Этот господин, хороший супруг, женатый на «женщине свежей и даже ничуть не дурной», с тех пор как стал значительным лицом, решил, что ему нужна приятельница «для дружеских отношений». С этой целью он нашел девицу, которая была ничуть не лучше и не моложе его супруги, но стала его близкой «приятельницей», как ему и хотелось.
Когда речь заходит о реализме, о чем знают все изучавшие историю русской литературы, первым русским автором-реалистом обычно называют Николая Гоголя.
Нам, живущим в двадцать первом веке, это может показаться странным, если вспомнить, например, что в той же «Шинели» есть такие строки: «В полиции сделано было распоряжение поймать мертвеца во что бы то ни стало, живого или мертвого, и наказать его, в пример другим, жесточайшим образом, и в том едва было даже не успели».
Или в «Носе» появляется нос, облаченный в мундир статского советника, и майор, потерявший этот самый нос, входит следом за ним в Казанский собор (тот самый, куда однажды в женском платье явился Петрашевский) и говорит: «Ведь вы мой собственный нос!» В ответ, как пишет Гоголь, «нос посмотрел на майора, и брови его несколько нахмурились».
Нос с бровями – не просто реалистичная деталь, а более чем реалистичная.
Не говоря уже о таких деталях, как «цвет лица что называется геморроидальный», в котором «виноват петербургский климат» («Шинель»).
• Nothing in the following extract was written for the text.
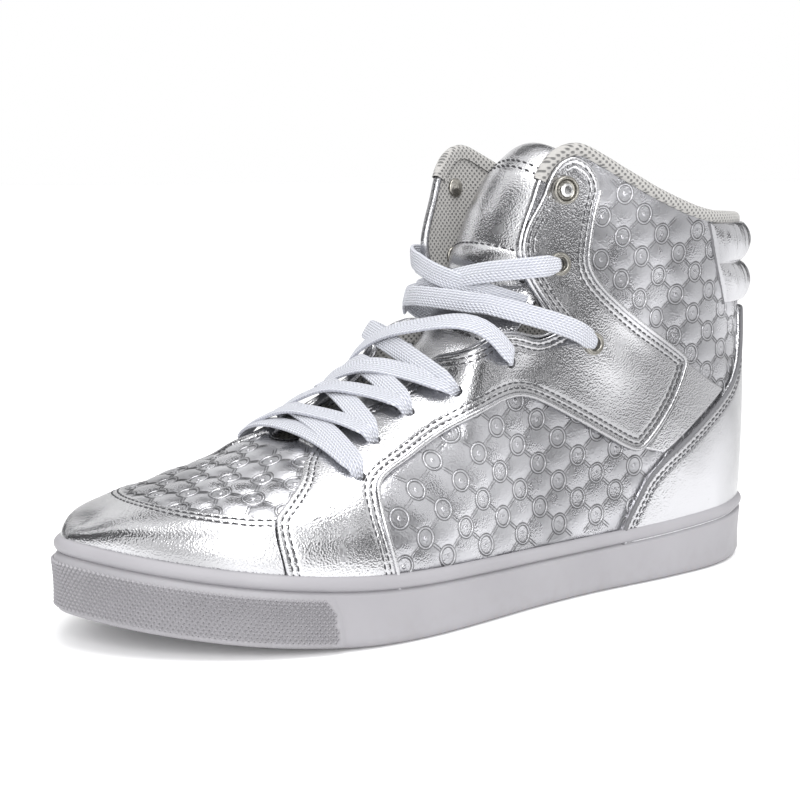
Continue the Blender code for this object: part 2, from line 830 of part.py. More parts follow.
def grid_solid(name, outer, inner, finish):
    """A closed slab between two grids of points with the same rows and columns."""
    rows, columns = len(outer), len(outer[0])
    vertices = [p for row in outer for p in row] + [p for row in inner for p in row]
    half = rows * columns
    faces = []
    for r in range(rows - 1):
        for c in range(columns - 1):
            a = r * columns + c
            quad = (a, a + 1, a + columns + 1, a + columns)
            faces.append(quad)
            faces.append(tuple(half + i for i in reversed(quad)))
    edge = [(0, c) for c in range(columns - 1)] + [(r, columns - 1) for r in range(rows - 1)]
    edge += [(rows - 1, c) for c in range(columns - 1, 0, -1)] + [(r, 0) for r in range(rows - 1, 0, -1)]
    edge = [r * columns + c for r, c in edge]
    for a, b in zip(edge, edge[1:] + edge[:1]):
        faces.append((a, b, half + b, half + a))
    return new_object(name, vertices, faces, finish)


def make_tongue():
    """A padded strip, crowned across, that follows the instep and stands above the laces."""
    line = [
        (x * SOLE_LENGTH, z * SHOE_HEIGHT, h * BALL_WIDTH, c * BALL_WIDTH) for x, z, h, c in TONGUE_LINE
    ]
    line = smooth_path(line, 2)
    outer, inner = [], []
    for k, (x, z, half, crown) in enumerate(line):
        back, ahead = line[max(k - 1, 0)], line[min(k + 1, len(line) - 1)]
        run = Vector((ahead[0] - back[0], 0.0, ahead[1] - back[1])).normalized()
        out = Vector((-run.z, 0.0, run.x))
        if out.x + out.z < 0:
            out = -out
        outer_row, inner_row = [], []
        for c in range(TONGUE_COLUMNS + 1):
            w = 2.0 * c / TONGUE_COLUMNS - 1.0
            face = Vector((x, w * half, z)) - out * crown * w * w
            thick = TONGUE_THICKNESS * (1.0 - 0.55 * w ** 4)
            outer_row.append(face)
            inner_row.append(face - out * thick)
        outer.append(outer_row)
        inner.append(inner_row)
    return grid_solid("tongue", outer, inner, silver)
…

Или о Луне, которая «обыкновенно делается в Гамбурге; и прескверно делается» («Записки сумасшедшего»). Или о том, что «люди воображают, будто человеческий мозг находится в голове; совсем нет: он приносится ветром со стороны Каспийского моря» (те же «Записки сумасшедшего»).
Когда читаешь Гоголя, ловишь себя на том (по крайней мере, так происходит со мной), что одна строка у него заставляет плакать, а следующая – смеяться. Объясняется это, вероятно, тем, что, как отметил Владимир Набоков в эссе «Николай Гоголь» (которое выходило в Италии в издательстве «Адельфи» под редакцией Чинции де Лотто и Сюзанны Дзинато), проза Гоголя «создает ощущение чего-то смехотворного и в то же время нездешнего, постоянно таящегося где-то рядом, и тут уместно вспомнить, что разница между комической стороной вещей и их космической стороной зависит от одной свистящей согласной».